= Social Democratic Alliance (UK) =

The Social Democratic Alliance (SDA) was a political organisation in the United Kingdom. Founded in 1975 as an anti-communist group within the Labour Party, it was dissolved following the establishment of the Social Democratic Party in 1981.

==Foundation==
The group was founded in June 1975 by councillors and other individuals on the right wing of the Labour Party. Peter Stephenson, the editor of Socialist Commentary, became its chairman. The group claimed to stand in the tradition of Hugh Gaitskell's Campaign for Democratic Socialism, and claimed the support of Cabinet members Roy Jenkins and Reg Prentice. It initially focussed on anti-communism, and on supporting Labour MPs who backed the government's economic strategy against deselection attempts.

==Activities in the 1970s==
At the party conference, the group accused eleven members of Labour's National Executive Committee of being communist sympathisers. This position was disowned by Jenkins and by Shirley Williams, and as a result, Stephenson resigned and called for the group to be disbanded. He was replaced by Roger Fox, while Douglas Eden and Stephen Haseler became the organisation's secretaries. They built links with the Trade Union Education Centre for Democratic Socialism and the Common Cause industry pressure group. They won publicity the following year by publishing a list of Labour MPs they alleged were linked with communist organisations, including Michael Foot, Tony Benn and Neil Kinnock. Further similar allegations led the founders of the Campaign for Labour Victory to explicitly avoid any links, although they did achieve coverage in Conservative-supporting newspapers during the 1979 general election campaign. The group also called for voters not to support the Labour candidate in Liverpool at the 1979 European Parliament election.
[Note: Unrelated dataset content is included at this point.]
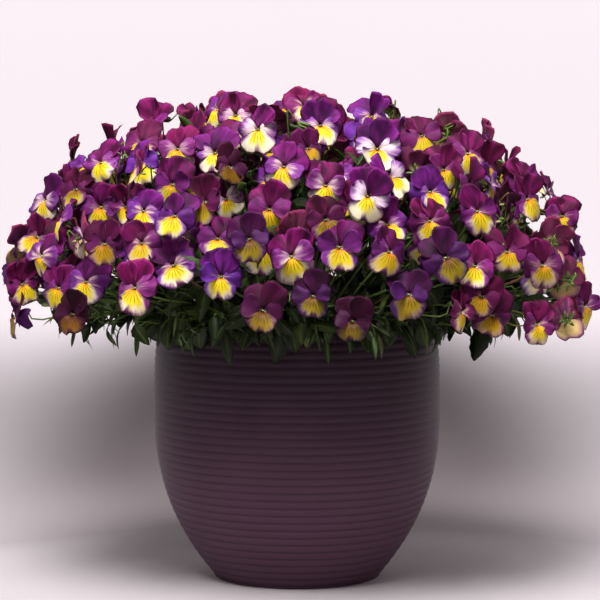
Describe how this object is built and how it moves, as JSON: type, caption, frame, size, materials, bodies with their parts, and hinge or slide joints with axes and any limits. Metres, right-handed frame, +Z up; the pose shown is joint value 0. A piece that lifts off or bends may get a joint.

==Expulsion from the Labour Party==
In 1980, the SDA announced that they would stand candidates against left-wing Labour MPs at the next general election, unless the party marginalised them. They also published a manifesto, which gained the support of MP Neville Sandelson. The Scunthorpe Democratic Labour Alliance, a small Labour Party breakaway, merged with the SDA, followed by Dick Taverne's Lincoln Democratic Labour Association. The plans to stand against Labour candidates led the party to expel the SDA's leading members, although most were re-admitted on appeal. The group refused to co-operate with a Labour enquiry into the activities of groups within the party, and in November it supported a candidate in Scunthorpe against the official Labour candidate, leading the party to proscribe membership of the SDA in December.

==Formation of a new party==
In January 1981, the SDA jointly organised a conference to discuss founding a social democratic party with Colin Phipps' Association of Democratic Groups, and George Brown was appointed as its new president. They were overtaken by events, as Jenkins, Williams, David Owen and Bill Rodgers – popularly known as the "Gang of Four" – formed the Council for Social Democracy. The SDA said that they hoped to form the local structure of a new organisation.

Despite opposition from the Gang of Four, the SDA immediately began negotiating local pacts with the Liberal Party, and stood ten candidates in the 1981 Greater London Council election. None came close to being elected, but Stephen Haseler's candidacy in Lambeth, Norwood did effectively prevent Labour's Ted Knight from winning the seat.

Once the Gang of Four had officially founded the Social Democratic Party, the SDA dissolved itself into it. Haseler stood to become president of the new party against Williams and Rodgers, but took last place in the poll.